Ces arrêts, reprenant la solution de principe comme la grille d’analyse dégagée par l’arrêt UES AFPA, présentent l’intérêt de préciser que ce contrôle concerne également les sociétés en cessation d’activité ou en liquidation judiciaire.

La haute juridiction administrative juge ainsi que la cour administrative d’appel a pu, « par une appréciation souveraine exempte de dénaturation », relever que la cessation d’activité de la société en cause se traduirait par la suppression de la totalité de ses emplois et que cette situation était de nature à avoir des incidences sur la santé physique et mentale de ses salariés, ainsi que l’avait constaté l’organisme mandaté à cet effet, et que l’employeur ne justifiait d’aucune mesure propre à protéger les salariés des conséquences sur leur santé physique ou mentale de la cessation de l’activité de l’entreprise.

Elle écarte également le moyen tiré de l’erreur de droit dès lors que la cour ne pouvait, en l’absence de toute mesure, se prononcer sur leur caractère approprié.

Questionnements quant à l’effectivité de la protection des salariés durant la procédure de PSE

Si la solution dégagée par l’arrêt de principe UES AFPA marque une avancée majeure au regard notamment de sa portée normative et de sa valeur hautement pédagogique, elle peut soulever certaines interrogations quant à ses applications concrètes.

En cas de risques identifiés, l’administration doit donc vérifier si « l’employeur a arrêté des actions pour y remédier et si celles-ci correspondent à des mesures précises et concrètes » (contrôle, donc, in concreto), « au nombre de celles prévues aux articles L. 4121-1 et L. 4121-2 du code du travail, qui, prises dans leur ensemble, sont, au regard de ces risques, propres à les prévenir et à en protéger les travailleurs ».

La locution « au nombre de », entendue classiquement comme synonyme de « parmi », « au rang de », apparaît exclure l’exigence d’une application exhaustive des mesures prévues par l’article L. 4121-1 du code du travail, devant être mises en œuvre conformément aux principes généraux énoncés par l’article L. 4121-2.

En outre, il se déduit des termes de l’arrêt, éclairé par les conclusions de son rapporteur public, Jean-François de Montgolfier, qui opère une distinction entre « contrôle de nécessité » et « contrôle de suffisance », que le juge administratif n’a pas à contrôler, à proprement parler, la suffisance des mesures de prévention.

Le contrôle de ces mesures au regard des risques identifiés, donc de leur pertinence ou de leur caractère approprié, apparaît toutefois constituer une garantie protectrice des salariés.

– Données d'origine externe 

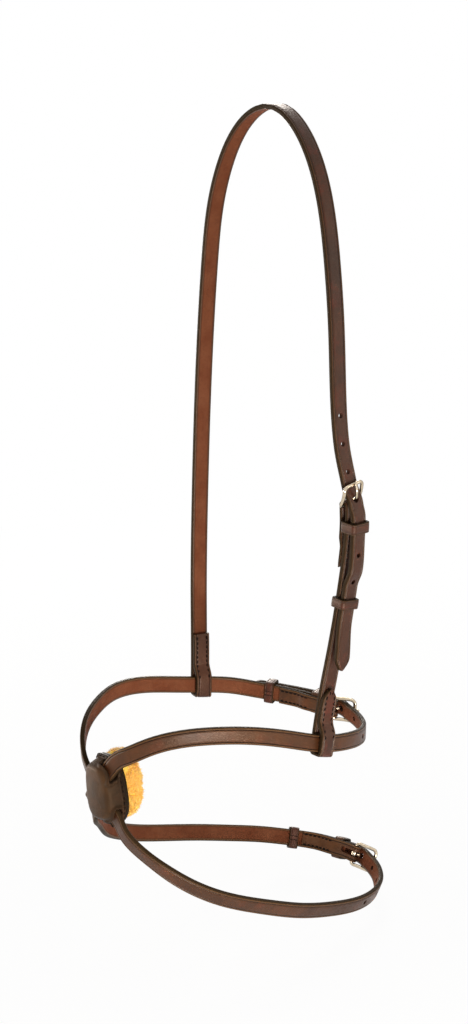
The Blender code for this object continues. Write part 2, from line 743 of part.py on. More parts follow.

L’idée directrice est ainsi, selon la formule de Jean-François de Montgolfier, de préserver « le haut niveau de protection qui a résulté, jusque-là, de la jurisprudence du juge judiciaire ». Ce contrôle des risques apparaît en outre s’appliquer, en l’état de la jurisprudence, tant au PSE « document unilatéral » qu’au PSE « accord collectif », ce qui représente une exception notable au contrôle distancié dont ce dernier fait l’objet.

La mise en regard de cette approche n’en demeure pas moins délicate au vu de l’analyse judiciaire classique de l’obligation de sécurité de résultat à laquelle est tenu l’employeur. En effet, la Cour de cassation juge depuis 2015, après certaines adaptations de sa jurisprudence, que « l’employeur, tenu d’une obligation de sécurité envers les salariés, doit prendre les mesures nécessaires pour assurer la sécurité et protéger la santé physique et mentale des travailleurs » et qu’il « ne méconnaît pas cette obligation légale s’il justifie avoir pris toutes les mesures prévues par les articles L. 4121-1 et L. 4121-2 du code du travail » (Soc. 25 nov. 2015, n° 14-24.444, Air France (Sté), D. 2015. 2507  ; ibid. 2016. 144, chron. P. Flores, S. Mariette, E. Wurtz et N. Sabotier  ; ibid. 807, obs. P. Lokiec et J. Porta  ; Dr. soc. 2016. 457, étude P.-H. Antonmattei  : solution réaffirmée très récemment par Soc. 2 mars 2022, n° 20-16.683 P, D. 2022. 463  ; JA 2022, n° 665, p. 38, étude P. Fadeuilhe  ; ibid., n° 663, p. 39, étude M. Julien et J.-F. Paulin ).

Le contrôle des PSE se trouvant désormais tout entier confié à l’administration, il y a lieu de compter sur la capacité de cette dernière à apprécier, malgré les délais restreints dont elle dispose, le caractère globalement adapté des mesures de prévention « prises dans leur ensemble », elles-mêmes largement tributaires de la diligence des instances représentatives du personnel durant la procédure de PSE. Cette vigilance de l’administration est d’autant plus primordiale que toute possibilité de saisir un juge au cours de la procédure de réorganisation afin, en cas de risques avérés, d’en ordonner la suspension (par ex. jusqu’à l’adoption de mesures de prévention des risques), a aujourd’hui disparu.